The team has been sourcing inoculated spawn blocks from local mushroom farms. They add in a selected substrate material that mushrooms use as nutrition to grow on. After they grow for about a week, the researchers bake the mushrooms to stop them from fruiting. Then, they take the root structures to use them in their composite materials.


Credit Jill Silverman / University of Delaware
University of Delaware
Mycelium shoe soles.

Silverman said they’ve tried eight different species of edible mushrooms so far. King Oyster seems to work the best for the shoe soles because of its denser root structure that makes it more durable.


The team received chicken feathers and cellulose textile from Goodwill DE and spent mushroom substrates and cultures to grow their own mushroom roots from Phillips Mushroom Farm in Kennett Square, Pennsylvania. The town is known as the “mushroom capital of the world.”
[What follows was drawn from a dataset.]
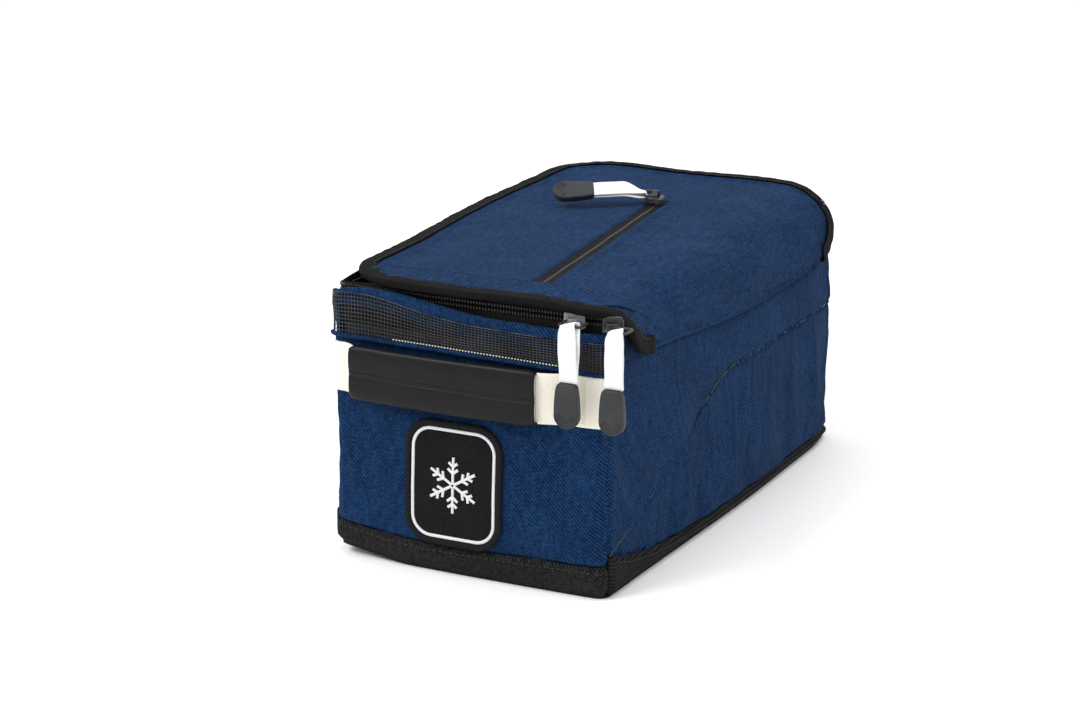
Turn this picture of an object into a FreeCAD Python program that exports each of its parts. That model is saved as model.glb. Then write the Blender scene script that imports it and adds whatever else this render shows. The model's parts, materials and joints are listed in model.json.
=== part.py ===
import FreeCAD, Part

import math
import os

import Sketcher

# A small sports kit bag, in millimetres. +X is the bag's right as seen from its front,
# +Y runs to its back and +Z is up. The front faces -Y. The origin is on the ground under
# the middle of the base. The lid turns up about the seam along the top of the right side.

DRIVING = [
    ("width", 156, "outside width of the body"),
    ("length", 293, "outside length of the body"),
    ("rim_height", 134, "top of the front, left and back walls"),
    ("wall", 1.6, "thickness of the outer cloth with its foam"),
    ("lining_thickness", 0.6, "thickness of the lining cloth"),
    ("base_thickness", 1.6, "thickness of the base cloth"),
    ("board_thickness", 2, "thickness of the stiffening board"),
    ("band_thickness", 1.2, "thickness of the bands round the foot"),
    ("end_band_height", 15, "height of the front and back bands"),
    ("side_band_front", 21, "height of a side band at its front corner"),
    ("side_band_rear", 7, "height of a side band along its rear part"),
    ("side_band_slope", 80, "length over which a side band tapers"),
    ("hinge_drop", 22, "from the rim down to the lid seam on the right side"),
    ("seam_above", 1.2, "gap from the lid seam up to the lid cloth"),
    ("seam_below", 1.8, "gap from the lid seam down to the side cloth"),
    ("corner_foot", 36, "foot of a raised right corner along the side"),
    ("corner_head", 10, "head of a raised right corner along the side"),
    ("pocket_seam_drop", 28.2, "from the top of the right side down to its level seam"),
    ("pocket_seam_start", 16, "height at which the curved seam leaves the front corner"),
    ("pocket_seam_rise", 70, "length of the straight rise of the curved seam"),
    ("pocket_seam_knee", 42, "height of the curved seam at the end of its rise"),
    ("pocket_seam_bend", 80, "length of the bend of the curved seam"),
    ("top_strip_height", 4, "height of the strip above the vent mesh"),
    ("vent_height", 15.5, "height of the vent mesh"),
    ("piping_height", 1.5, "height of the piping under the vent mesh"),
    ("piping_depth", 0.8, "how far that piping stands out"),
    ("braid_height", 1.2, "height of the light braid on the vent mesh"),
    ("braid_depth", 0.5, "how far that braid stands out"),
    ("zip_inset", 5, "from the wall's outside to the main zip's tape"),
    ("zip_rise", 5, "from the rim up to where the two halves of the main zip meet"),
    ("zip_gap", 0.4, "gap between the two rows of the coil"),
    ("zip_end_inset", 3, "from the right wall's outside to the ends of the main zip"),
    ("tape_thickness", 0.8, "thickness of a zip tape"),
    ("tape_depth", 17, "height of the body's half of the main zip tape"),
    ("coil_height", 2.4, "height of one row of the coil"),
    ("coil_depth", 1.6, "how far the coil stands off its tape"),
    ("stop_length", 2, "length of a zip's end stop"),
    ("facing_thickness", 1.6, "thickness of the cloth turned in over the rim"),
    ("lid_rise", 9, "from the middle of the main zip up to the top of the lid"),
    ("lid_thickness", 1.6, "thickness of the lid cloth"),
    ("lid_roll", 12, "outside radius with which the lid turns down to its seam"),
    ("lid_corner_drop", 3, "from the lid's top down to its cut-away over the raised corners"),
    ("lid_over_front", 2, "how far the lid stands past the front and back walls"),
    ("lid_over_left", 6, "how far the lid stands past the left wall"),
    ("binding_clearance", 0.3, "between the lid's binding and the main zip's tape"),
    ("binding_wrap", 0.8, "thickness of the binding over the lid's edge"),
    ("front_band_width", 17, "width of the band across the front of the lid"),
    ("front_band_thickness", 0.8, "thickness of that band"),
    ("pocket_zip_x", 7, "place of the lid pocket's zip across the lid"),
    ("pocket_zip_skew", 6.4, "degrees by which the pocket zip leans right towards the front"),
    ("pocket_zip_width", 8, "width of the lid pocket's slit"),
    ("pocket_zip_inset", 81.5, "from the lid's back edge to the rear end of its pocket zip"),
    ("pocket_zip_gap", 0.2, "gap between the two sides of the pocket zip"),
    ("lining_drop", 0.2, "gap between the lid cloth and the lid lining"),
    ("handle_drop", 14.5, "from the vent mesh down to the middle of the handle"),
    ("webbing_width", 25.4, "width of the handle webbing"),
    ("webbing_thickness", 1.6, "thickness of the handle webbing"),
    ("handle_reach", 8.9, "from the front wall to the outside of the sleeve"),
    ("sleeve_thickness", 4, "thickness of the padded sleeve"),
    ("sleeve_skin", 0.6, "how far the sleeve stands past each edge of the webbing"),
    ("tab_inset", 3, "from the body's side to the outer end of a sewn tab"),
    ("left_tab_length", 7.7, "length of the left sewn tab"),
    ("right_tab_length", 15, "length of the right sewn tab"),
    ("left_bare_length", 7.3, "from the left tab to the sleeve"),
    ("right_bare_length", 18, "from the right tab to the sleeve"),
    ("strap_clearance", 0.3, "gap between the moving strap and what is sewn down"),
    ("ramp_right", 2, "how far the webbing is level past the sleeve's right end"),
    ("ramp_left", 2, "how far the webbing is level inside the sleeve's left end"),
    ("badge_x", -5.5, "middle of the badge across the front"),
    ("badge_rise", 1.5, "from the front band up to the badge"),
    ("badge_width", 53, "width of the badge"),
    ("badge_height", 63, "height of the badge"),
    ("badge_round", 14, "corner radius of the badge"),
    ("badge_thickness", 1.4, "thickness of the badge cloth"),
    ("badge_margin", 3.2, "from the badge's edge to its border line"),
    ("badge_line", 1.6, "width of the border line and of the motif's arms"),
    ("thread_height", 0.6, "height of the badge's embroidery"),
    ("motif_radius", 16, "length of one arm of the motif"),
    ("left_slider_back", 16.5, "from the zip's end back to its left slider"),
    ("right_slider_past", 3.5, "from the zip's end on to its right slider"),
    ("pocket_slider_back", 7, "from the rear end of the pocket zip to its slider"),
    ("slider_length", 11, "length of a zip slider along its zip"),
    ("slider_width", 9, "width of a zip slider across its zip"),
    ("slider_depth", 2.8, "thickness of a zip slider"),
    ("slider_play", 0.4, "gap between a slider and its coil"),
    ("crown_depth", 4, "height of the slider's crown"),
    ("crown_width", 4.8, "width of the slider's crown, across the hole for the loop"),
    ("crown_length", 2, "length of the slider's crown, along the hole for the loop"),
    ("wire", 1.4, "thickness of the pull's wire loop"),
    ("loop_play", 0.35, "gap between the wire loop and the crown's hole"),
    ("loop_width", 12.6, "outside width of the wire loop"),
    ("front_loop_reach", 9, "how far the front pulls' loops reach out"),
    ("pocket_loop_reach", 7, "how far the pocket pull's loop reaches out"),
    ("ribbon_width", 9.4, "width of a pull's ribbon"),
    ("ribbon_thickness", 1.6, "thickness of a pull's doubled ribbon"),
    ("ribbon_length", 27, "length of a pull's ribbon"),
    ("grip_width", 13, "width of a pull's grip at its free end"),
    ("grip_neck", 11.4, "width of a pull's grip at the ribbon"),
    ("grip_length", 22, "length of a pull's grip"),
    ("grip_thickness", 4, "thickness of a pull's grip"),
    ("corner_pull_lean", 3.5, "how far the right front pull hangs to the right of its slider"),
    ("pocket_pull_turn", 28, "degrees by which the pocket pull points forward of straight left"),
    ("pocket_pull_tip", 2.5, "degrees by which the pocket pull slopes down to its free end"),
    ("pocket_hole_width", 3.2, "width of the hole in the pocket slider's crown"),
]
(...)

Tina Ellor, a mycologist and the technical director of Phillips Mushroom Farm said the concept of using mushrooms in fashion is an “idea that’s time has come.”


“Mushroom mycelium is incredibly strong, water repellent, and has insulating qualities,” Ellor said.
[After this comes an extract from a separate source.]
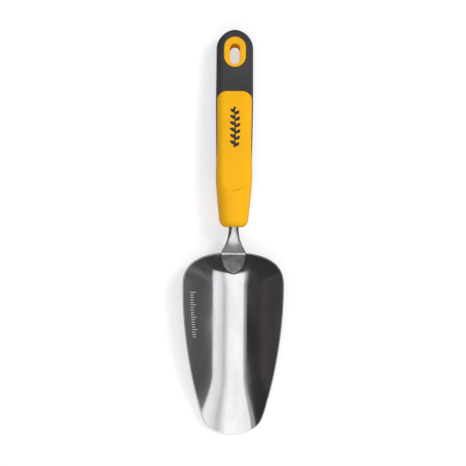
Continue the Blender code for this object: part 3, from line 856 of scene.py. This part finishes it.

She continued, “In a nutshell what we’re doing is taking things that are going to rot anyway, controlling their rotting, harvesting mushrooms and all the substrates go back into agriculture — into crops and potting soil. We are the premier recyclers in agriculture.”


In New York, a company called Ecovative Design uses mushroom roots instead of styrofoam for packaging material. They are also making shoe soles out of mycelium. 


The UD researchers have only finished their first prototype, but UD fashion and apparel professor Huantian Cao says the final product will be something comfortable people can walk in and dispose of environmentally.

“After the consumer finishes using that shoe sole, the consumer can easily throw the shoe into their backyard or garden and that will return all the biodegradable, natural material back to the soil to be used as fertilizer,” Cao said.

They’ll present their prototype in Washington D.C. this weekend as part of the USA Science and Engineering Festival.